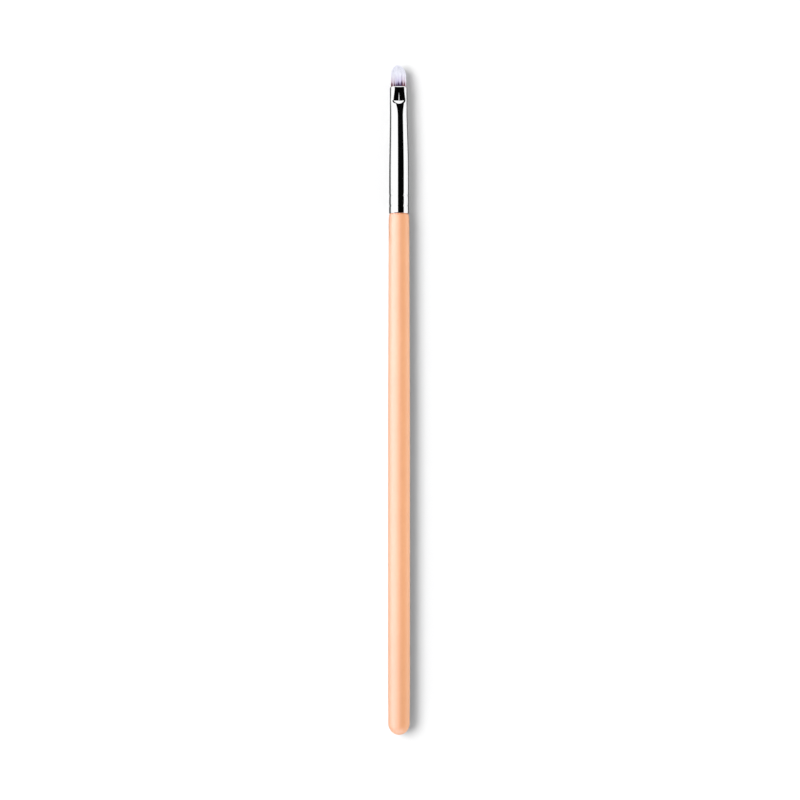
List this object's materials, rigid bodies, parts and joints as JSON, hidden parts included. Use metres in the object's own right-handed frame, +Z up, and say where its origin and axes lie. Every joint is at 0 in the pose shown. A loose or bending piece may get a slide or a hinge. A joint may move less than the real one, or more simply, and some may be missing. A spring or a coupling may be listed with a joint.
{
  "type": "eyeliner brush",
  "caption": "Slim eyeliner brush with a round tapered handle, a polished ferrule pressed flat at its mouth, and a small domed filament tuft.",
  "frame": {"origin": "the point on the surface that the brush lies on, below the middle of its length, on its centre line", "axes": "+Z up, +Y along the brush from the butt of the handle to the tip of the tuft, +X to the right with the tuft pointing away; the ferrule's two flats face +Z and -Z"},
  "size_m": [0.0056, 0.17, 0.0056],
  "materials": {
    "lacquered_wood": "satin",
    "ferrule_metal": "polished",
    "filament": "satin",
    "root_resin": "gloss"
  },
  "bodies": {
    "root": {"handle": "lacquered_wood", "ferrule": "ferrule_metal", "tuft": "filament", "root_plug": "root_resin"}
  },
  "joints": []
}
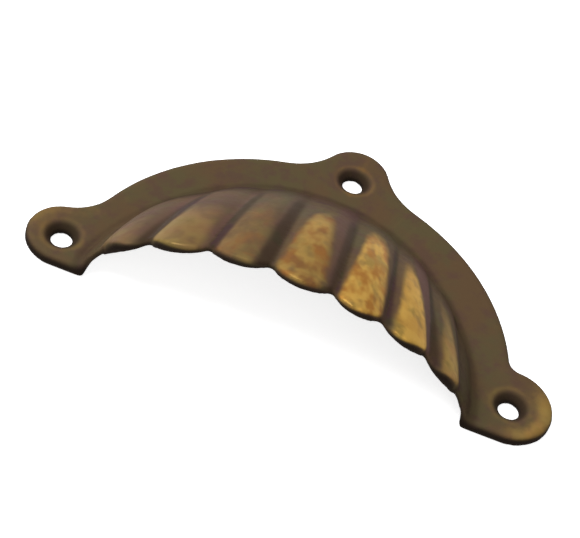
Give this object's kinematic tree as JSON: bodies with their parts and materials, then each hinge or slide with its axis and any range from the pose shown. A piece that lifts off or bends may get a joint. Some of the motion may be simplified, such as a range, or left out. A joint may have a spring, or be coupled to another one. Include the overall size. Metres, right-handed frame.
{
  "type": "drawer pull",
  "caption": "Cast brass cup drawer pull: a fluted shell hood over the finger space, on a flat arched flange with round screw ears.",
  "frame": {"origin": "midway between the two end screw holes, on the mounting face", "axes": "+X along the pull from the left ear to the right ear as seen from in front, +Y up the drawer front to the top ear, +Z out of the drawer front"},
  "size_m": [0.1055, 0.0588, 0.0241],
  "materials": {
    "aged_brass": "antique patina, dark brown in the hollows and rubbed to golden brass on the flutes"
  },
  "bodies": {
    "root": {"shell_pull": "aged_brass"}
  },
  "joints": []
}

------

### WHAT IS EXPECTED
Your task is to quote the listing above word for word.

### COMPLETED EXERCISE
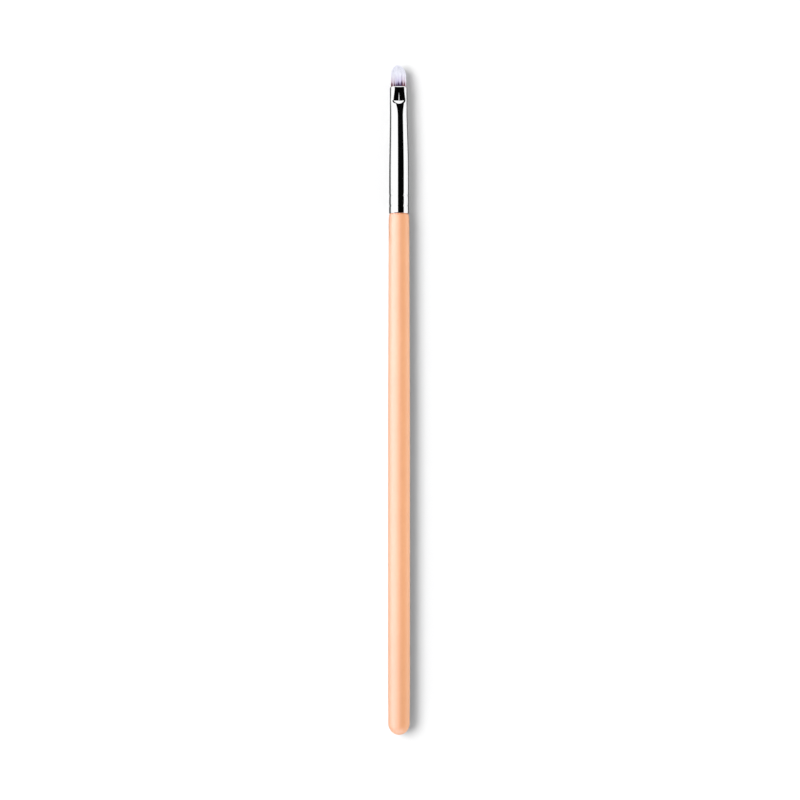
List this object's materials, rigid bodies, parts and joints as JSON, hidden parts included. Use metres in the object's own right-handed frame, +Z up, and say where its origin and axes lie. Every joint is at 0 in the pose shown. A loose or bending piece may get a slide or a hinge. A joint may move less than the real one, or more simply, and some may be missing. A spring or a coupling may be listed with a joint.
{
  "type": "eyeliner brush",
  "caption": "Slim eyeliner brush with a round tapered handle, a polished ferrule pressed flat at its mouth, and a small domed filament tuft.",
  "frame": {"origin": "the point on the surface that the brush lies on, below the middle of its length, on its centre line", "axes": "+Z up, +Y along the brush from the butt of the handle to the tip of the tuft, +X to the right with the tuft pointing away; the ferrule's two flats face +Z and -Z"},
  "size_m": [0.0056, 0.17, 0.0056],
  "materials": {
    "lacquered_wood": "satin",
    "ferrule_metal": "polished",
    "filament": "satin",
    "root_resin": "gloss"
  },
  "bodies": {
    "root": {"handle": "lacquered_wood", "ferrule": "ferrule_metal", "tuft": "filament", "root_plug": "root_resin"}
  },
  "joints": []
}
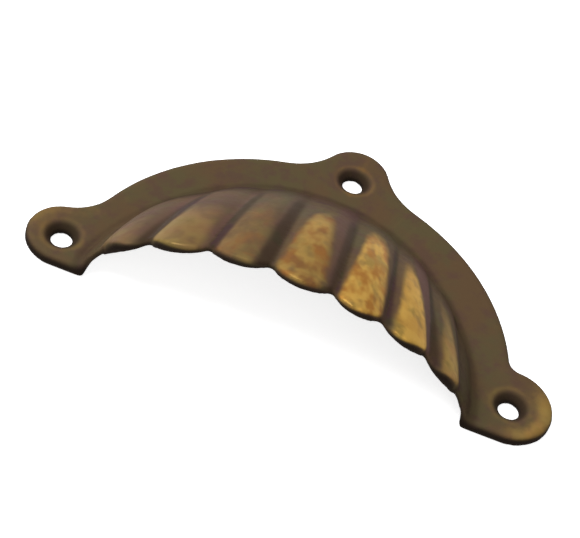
Give this object's kinematic tree as JSON: bodies with their parts and materials, then each hinge or slide with its axis and any range from the pose shown. A piece that lifts off or bends may get a joint. Some of the motion may be simplified, such as a range, or left out. A joint may have a spring, or be coupled to another one. Include the overall size. Metres, right-handed frame.
{
  "type": "drawer pull",
  "caption": "Cast brass cup drawer pull: a fluted shell hood over the finger space, on a flat arched flange with round screw ears.",
  "frame": {"origin": "midway between the two end screw holes, on the mounting face", "axes": "+X along the pull from the left ear to the right ear as seen from in front, +Y up the drawer front to the top ear, +Z out of the drawer front"},
  "size_m": [0.1055, 0.0588, 0.0241],
  "materials": {
    "aged_brass": "antique patina, dark brown in the hollows and rubbed to golden brass on the flutes"
  },
  "bodies": {
    "root": {"shell_pull": "aged_brass"}
  },
  "joints": []
}